Data segment

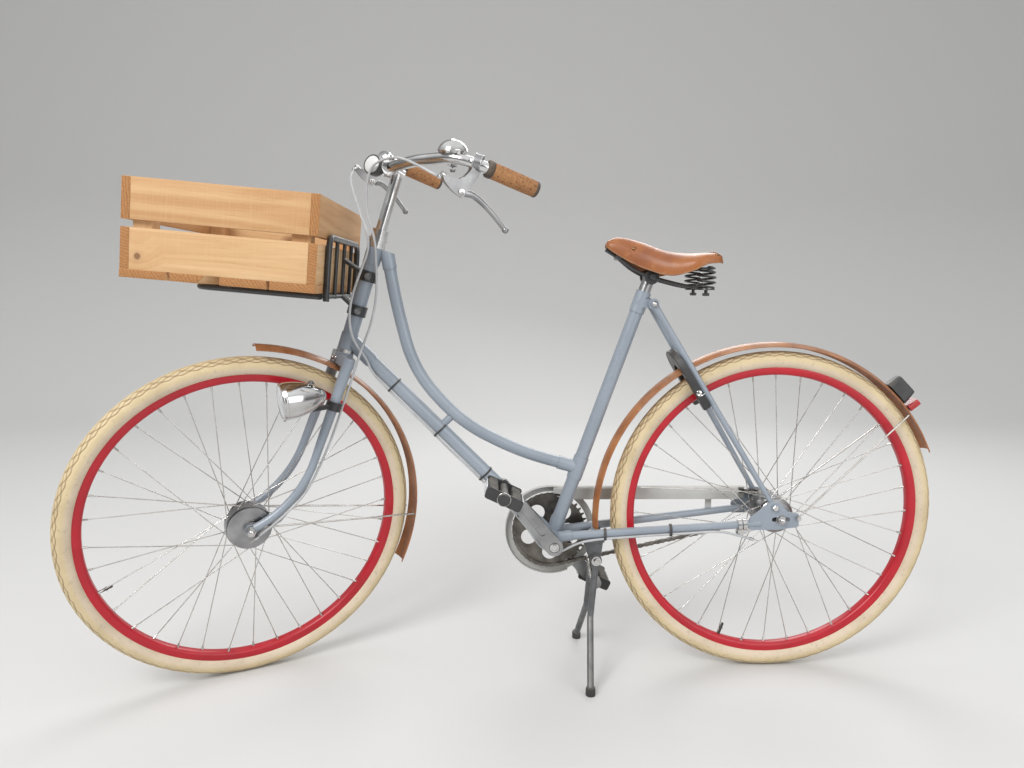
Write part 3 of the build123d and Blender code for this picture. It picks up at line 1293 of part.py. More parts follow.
# Chainring with five round windows, on the right arm's boss
window_radius = 17.0
window_circle = 50.0
boss_radius_ring = 26.0
with BuildPart() as chainring:
    add(tooth_ring(bracket + side * chain_line, ring_teeth, ring_pitch_radius, 0))
    with BuildSketch(Plane(origin=bracket + side * (chain_line - 1), x_dir=(1, 0, 0), z_dir=side)):
        with PolarLocations(window_circle, 5, start_angle=18):
            Circle(window_radius)
    extrude(amount=2, mode=Mode.SUBTRACT)
    add(rod(bracket + side * (chain_line + 1), bracket + side * crank_inner, boss_radius_ring))
    add(crankset.part, mode=Mode.SUBTRACT)
pieces["chainring"] = chainring.part

# Pedals: a cage of two end plates on a tube, and two ribbed rubber blocks
pedal_half = 38.0
pedal_height = 24.0
pedal_tilt = 25.0
pedal_plate = 3.0
pedal_tube = 10.0
block_offset = 25.0
block_width = 20.0
block_height = 22.0
rib_count = 9
rib_depth = 1.5
for out, name in ((-1, "left"), (1, "right")):
    eye = bracket + arm_end * -out
    start = eye + side * out * pedal_start
    base = Plane(origin=start, x_dir=direction(180 - pedal_tilt), z_dir=side * out)
    with BuildPart() as cage:
        for place in (0, pedal_length - pedal_plate):
            with BuildSketch(base.offset(place)):
                RectangleRounded(2 * pedal_half, pedal_height, 6)
            extrude(amount=pedal_plate)
        add(rod(start, start + side * out * pedal_length, pedal_tube))
        add(rod(start - side * out * 9, start + side * out * (pedal_length + 9), pedal_axle_radius + running_gap),
            mode=Mode.SUBTRACT)
    pieces[f"pedal_{name}_cage"] = cage.part
    rib_pitch = (pedal_length - 2 * pedal_plate) / rib_count
    with BuildPart() as blocks:
        with BuildSketch(base.offset(pedal_plate)):
            with Locations((-block_offset, 0), (block_offset, 0)):
                RectangleRounded(block_width, block_height, 4)
        extrude(amount=pedal_length - 2 * pedal_plate)
        for rib in range(1, rib_count):
            with BuildSketch(base.offset(pedal_plate + rib * rib_pitch - 1)):
                for up in (-1, 1):
                    with Locations((0, up * block_height / 2)):
                        Rectangle(2 * pedal_half + 4, 2 * rib_depth)
            extrude(amount=2, mode=Mode.SUBTRACT)
    pieces[f"pedal_{name}_rubber"] = blocks.part

# Two-leg stand with flared feet
stand_reach = 20.0
stand_flare = 128.0
knee_ahead = 10.0
foot_half = 130.0
foot_radius = 9.0
foot_height = 16.0
leg_radius = 7.0
eye_radius = 12.5
cross_bar_drop = 34.0
leg_half = leg_inner + leg_eye / 2 + 2
with BuildPart() as stand_legs:
    for out in (-1, 1):
        eye = stand_pivot + side * out * leg_inner
        knee = stand_pivot + Vector(-knee_ahead, out * leg_half, -stand_flare)
        foot = Vector(stand_pivot.X - stand_reach, out * foot_half, 0)
        add(rod(eye, eye + side * out * leg_eye, eye_radius))
        add(rod(stand_pivot + Vector(0, out * leg_half, -6), knee, leg_radius))
        add(rod(knee + Vector(0, 0, 2), foot + Vector(0, 0, 10), leg_radius))
        add(Sphere(leg_radius, mode=Mode.PRIVATE).moved(Location(knee)))
        add(rod(foot, foot + Vector(0, 0, foot_height), foot_radius))
    bar = stand_pivot + Vector(-3, 0, -cross_bar_drop)
    add(rod(bar - side * leg_half, bar + side * leg_half, 5.0))
    add(rod(stand_pivot - side * 60, stand_pivot + side * 60, stand_pin_radius + running_gap), mode=Mode.SUBTRACT)
    with Locations((foot.X, 0, -10)):
        Box(400, 400, 20, mode=Mode.SUBTRACT)
pieces["stand_legs"] = stand_legs.part

os.makedirs("parts", exist_ok=True)
for name, piece in turned_pieces.items():
    pieces[name] = piece.rotate(steer_axis, rest_steering)
for name, piece in pieces.items():
    piece.label = name
    export_step(piece, f"parts/{name}.step")
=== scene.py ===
import json
import random
from itertools import product
from math import acos, atan2, copysign, cos, pi, radians, sin, sqrt

import bpy
import numpy as np
from mathutils import Euler, Matrix, Vector, noise


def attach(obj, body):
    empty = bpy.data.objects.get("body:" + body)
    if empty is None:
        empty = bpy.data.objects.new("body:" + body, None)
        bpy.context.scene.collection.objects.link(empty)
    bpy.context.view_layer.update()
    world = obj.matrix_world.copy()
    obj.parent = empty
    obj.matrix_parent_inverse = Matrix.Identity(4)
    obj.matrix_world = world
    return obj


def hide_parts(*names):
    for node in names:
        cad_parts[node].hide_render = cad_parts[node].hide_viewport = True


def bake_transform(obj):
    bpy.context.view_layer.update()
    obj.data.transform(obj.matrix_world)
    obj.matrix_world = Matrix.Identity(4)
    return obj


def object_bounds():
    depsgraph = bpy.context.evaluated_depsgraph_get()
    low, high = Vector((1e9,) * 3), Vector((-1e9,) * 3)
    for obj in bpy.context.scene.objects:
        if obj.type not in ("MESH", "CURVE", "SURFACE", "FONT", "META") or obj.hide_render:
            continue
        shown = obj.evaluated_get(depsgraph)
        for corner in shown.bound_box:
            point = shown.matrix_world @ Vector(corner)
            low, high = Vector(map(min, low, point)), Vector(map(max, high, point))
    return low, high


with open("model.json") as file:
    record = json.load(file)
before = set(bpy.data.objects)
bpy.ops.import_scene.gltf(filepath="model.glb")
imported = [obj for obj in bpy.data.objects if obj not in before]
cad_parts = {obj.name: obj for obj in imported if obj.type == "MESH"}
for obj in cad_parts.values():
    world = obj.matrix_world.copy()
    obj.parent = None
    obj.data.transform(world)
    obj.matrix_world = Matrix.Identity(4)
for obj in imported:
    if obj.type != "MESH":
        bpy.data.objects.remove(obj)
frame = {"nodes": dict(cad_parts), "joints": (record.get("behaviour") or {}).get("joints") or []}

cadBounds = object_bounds()
joints = {joint["name"]: joint for joint in frame["joints"]}
wheelSide = Vector((0, 1, 0))
upright = Vector((0, 0, 1))
random.seed(12)
noise.seed_set(12)  # without it the crate's boards warp differently on each run


def mm(*numbers):  # a place or a step, given in millimetres
    return Vector(numbers) / 1000


def wheelPoint(turn, radius, side=0):  # in mm, about the middle of a wheel
    return mm(cos(turn) * radius, side, sin(turn) * radius)


def circle(first, second, turn):  # one step out, turned from the first direction to the second
    return first * cos(turn) + second * sin(turn)


# Shader nodes

def feed(tree, socket, item):  # a number or colour is set on the socket, an output is linked to it
    if isinstance(item, bpy.types.NodeSocket):
        tree.links.new(item, socket)
    elif isinstance(item, tuple) and socket.type == "RGBA":
        socket.default_value = (*item, 1)
    else:
        socket.default_value = item


def addNode(tree, kind, given=(), output=0, **settings):  # given says what feeds which socket
    node = tree.nodes.new("ShaderNode" + kind)
    for key, value in settings.items():
        setattr(node, key, value)
    for key, item in dict(given).items():
        feed(tree, node.inputs[key], item)
    return node.outputs[output]


def calculate(tree, operation, first, second=0.0):
    return addNode(tree, "Math", {0: first, 1: second}, operation=operation)


def times(tree, first, second):
    return calculate(tree, "MULTIPLY", first, second)


def remap(tree, value, low, high, first=0.0, last=1.0):
    return addNode(tree, "MapRange", enumerate((value, low, high, first, last)))


def mixColors(tree, share, first, second, kind="MIX"):
    return addNode(tree, "Mix", {0: share, 6: first, 7: second}, 2, data_type="RGBA", blend_type=kind)


def layered(tree, color, *layers):  # a layer is a mask and the colour that it lays on
    for mask, tint in layers:
        color = mixColors(tree, mask, color, tint)
    return color


def objectPlace(tree):
    return addNode(tree, "TexCoord", output="Object")


def attribute(tree, name, output="Fac"):
    return addNode(tree, "Attribute", output=output, attribute_name=name)


def texture(tree, kind, place, given, output="Fac", stretch=None, **settings):
    if stretch:
        place = addNode(tree, "Mapping", {"Vector": place, "Scale": stretch})
    return addNode(tree, "Tex" + kind, {"Vector": place, **given}, output, **settings)


def startMaterial(name):
    materials[name] = bpy.data.materials.new(name)
    materials[name].use_nodes = True
    return materials[name].node_tree


def finishMaterial(tree, color, rough, height, depth, more=()):  # depth in mm
    bump = addNode(tree, "Bump", {"Height": height, "Distance": depth / 1000})
    sockets = tree.nodes["Principled BSDF"].inputs
    for label, item in {"Base Color": color, "Roughness": rough, "Normal": bump, **dict(more)}.items():
        feed(tree, sockets[label], item)


materials = {}

# Camera, lights and floor

cameraSetup = {"place": (-0.6098, -1.5943, 0.8303), "degrees": (82.7597, -0.3023, -1.6108),
               "lens": 26.731, "sensor": 36}
lightSetup = {  # place, power and size
    "key": ((-2.4, -2.6, 3.0), 92, 1.5),
    "fill": ((1.7, -2.8, 1.5), 36, 2.4),
    "back": ((0.2, 2.6, 2.6), 48, 2.0),
}
stage = {"floor": (0.6, 0.595, 0.585), "rough": 0.9, "sky": (0.93, 0.94, 0.95),
              "skyRange": (0.12, 0.75, 0.22, 1.15), "reach": 9.0, "bend": 1.6, "back": 4.6, "steps": 24}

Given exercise
Extract the run of lines that opens with the line containing "bpy.context.scene.collection.objects.link(empty)" and closes with the line containing "for node in"; reproduce it exactly and add nothing.

Answer
        bpy.context.scene.collection.objects.link(empty)
    bpy.context.view_layer.update()
    world = obj.matrix_world.copy()
    obj.parent = empty
    obj.matrix_parent_inverse = Matrix.Identity(4)
    obj.matrix_world = world
    return obj


def hide_parts(*names):
    for node in names:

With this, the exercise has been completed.